Die Schweriner haben übrigens auch seit 2003 einen eigenen Ski-Club !

Doch nicht nur die früheren Erfolge der Eisschnelllauf-Weltmeisterin von 1975 Karin Kessow-Drbal, die aktuellen Triumphe der Rostocker Kurzbahn-Eisschnellläufer um Trainerin Karin Schmidt oder auch die gegenwärtigen Aktivitäten der Skisportler vom M-V-Fachverband lassen die wintersportliche Tradition in M-V “lebendig” werden:

Im Dezember 2000 wurde der Rostocker Eiskunstlauf-Verein gegründet, der das Ziel hat, an die einstige eissportliche Vergangenheit der Hansestadt anzuknüpfen. Immerhin gab es hier von 1954 bis 1972 eine gute Kunstlauf-Entwicklung. Rolf Oesterreich, der Olympia-Zweiter 1976 im Paarlauf mit Partnerin Romy Kermer stammt von der Ostseeküste, genauso wie der zweimalige DDR-Meister im Eiskunstlauf (1963/64) Ralph Borghardt oder der Eistänzer der Meisterklasse Jochen Bode.

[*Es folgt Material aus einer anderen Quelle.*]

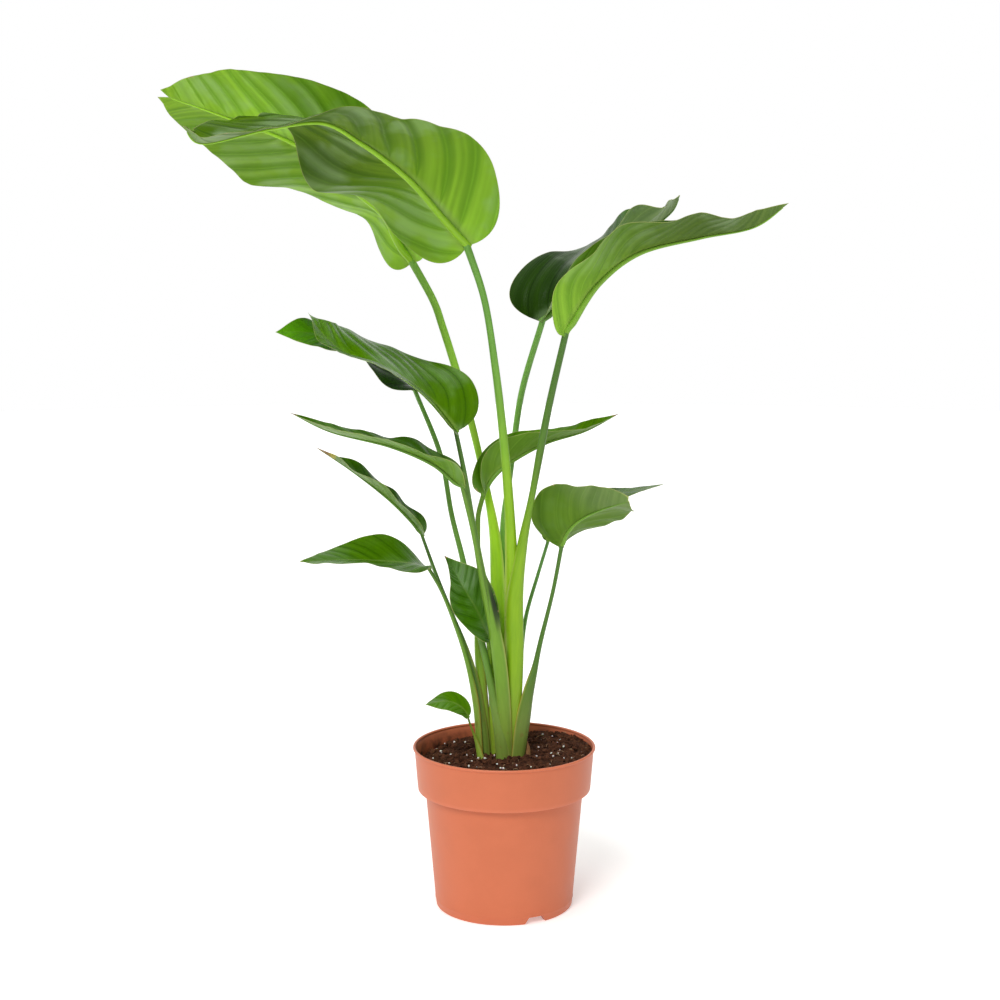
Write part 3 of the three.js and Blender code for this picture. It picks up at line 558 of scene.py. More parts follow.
def moulded_polypropylene(pot):
    """Terracotta-coloured polypropylene, injection moulded: a satin skin with very fine mould texture and
    duller rubbed edges, which gives broad soft highlights and no glare."""
    material, tree = new_material("Polypropylene, moulded satin")
    place = add_node(tree, "TexCoord", output="Object")
    flow = add_node(tree, "TexNoise", {"Vector": place, "Scale": 28, "Detail": 3})
    # The mould texture is 0.3 mm across on the real pot, drawn at 0.9 mm to show.
    grit = add_node(tree, "TexNoise", {"Vector": place, "Scale": 1100, "Detail": 2})
    height = add_node(tree, "SeparateXYZ", [place], output="Z")
    # Turning marks of the mould run round the pot 2 mm apart.
    rings = add_node(tree, "TexNoise", {"W": height, "Scale": 420, "Detail": 1}, noise_dimensions="1D")
    plastic = list(pot.plastic)
    body = add_node(tree, "Mix", {
        0: add_node(tree, "MapRange", [flow, 0.3, 0.7, 0, 1], **SOFT),
        6: [c * 0.975 for c in plastic], 7: [min(1, c * 1.02 + 0.002) for c in plastic]}, **TINT)
    specks = add_node(tree, "MapRange", [grit, 0.64, 0.8, 0, 0.7], **SOFT)
    # Painted shade darkens the inside of the wall, more from just under the rim downwards, in patches.
    shade_patches = add_node(tree, "TexNoise", {"Vector": place, "Scale": 60, "Detail": 5})
    shade_patches = add_node(tree, "MapRange", [shade_patches, 0.4, 0.72, 0.25, 1], **SOFT)
    inside = add_node(tree, "Attribute", output="Fac", attribute_name="inside")
    inner_shade = add_node(tree, "Math", [inside, shade_patches], **TIMES)
    rubbed = add_node(tree, "Attribute", output="Fac", attribute_name="rubbed")
    layers = (
        (specks, [min(1, c * 1.2 + 0.01) for c in plastic]),
        (inner_shade, linear("#3c2015")),
        (rubbed, [min(1, c * 1.2 + 0.05) for c in plastic]),
    )
    for amount, tint in layers:
        body = add_node(tree, "Mix", {0: amount, 6: body, 7: tint}, **TINT)
    heights = add_node(tree, "Math", [grit, 0.6], **TIMES)
    heights = add_node(tree, "Math", [rings, 0.5, heights], operation="MULTIPLY_ADD")
    bump = add_node(tree, "Bump", {"Height": heights, "Strength": 0.3, "Distance": 0.00012})
    shader = add_node(tree, "BsdfPrincipled", {
        "Base Color": body, "Roughness": add_node(tree, "MapRange", [flow, 0.2, 0.8, 0.42, 0.48], **SOFT),
        "IOR": 1.49, "Specular IOR Level": 0.35, "Subsurface Weight": 0.03, "Subsurface Scale": 0.002,
        "Subsurface Radius": (1.0, 0.35, 0.2), "Normal": bump})
    add_node(tree, "OutputMaterial", [shader])
    return material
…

Natürlich trainierte Karin Kessow im Freiluft-Stadion an der Rostocker Schillingallee – wie auch Karin Enke. Die gebürtige Dresdnerin und Athletin des SC Einheit Dresden, die spätere dreifache Olympiasiegerin und elffache Weltmeisterin im Eisschnelllauf, erlernte das Schlittschuhlaufen in Rostock. Karin Enke war vor ihrer Karriere als Schnellläuferin, zweifache DDR-Dritte im Kunstlauf (1976/77) und dort EM-Neunte (1977), bevor sie 1978 aufgrund ihrer Körpergröße zum Schnelllauf wechselte.

– Nicht zu vergessen ist auch der Schnellläufer Jörg Lange aus Rostock, der in den 80er Jahren mit respektablen Ergebnissen an nationalen und internationalen Meisterschaften teilnahm.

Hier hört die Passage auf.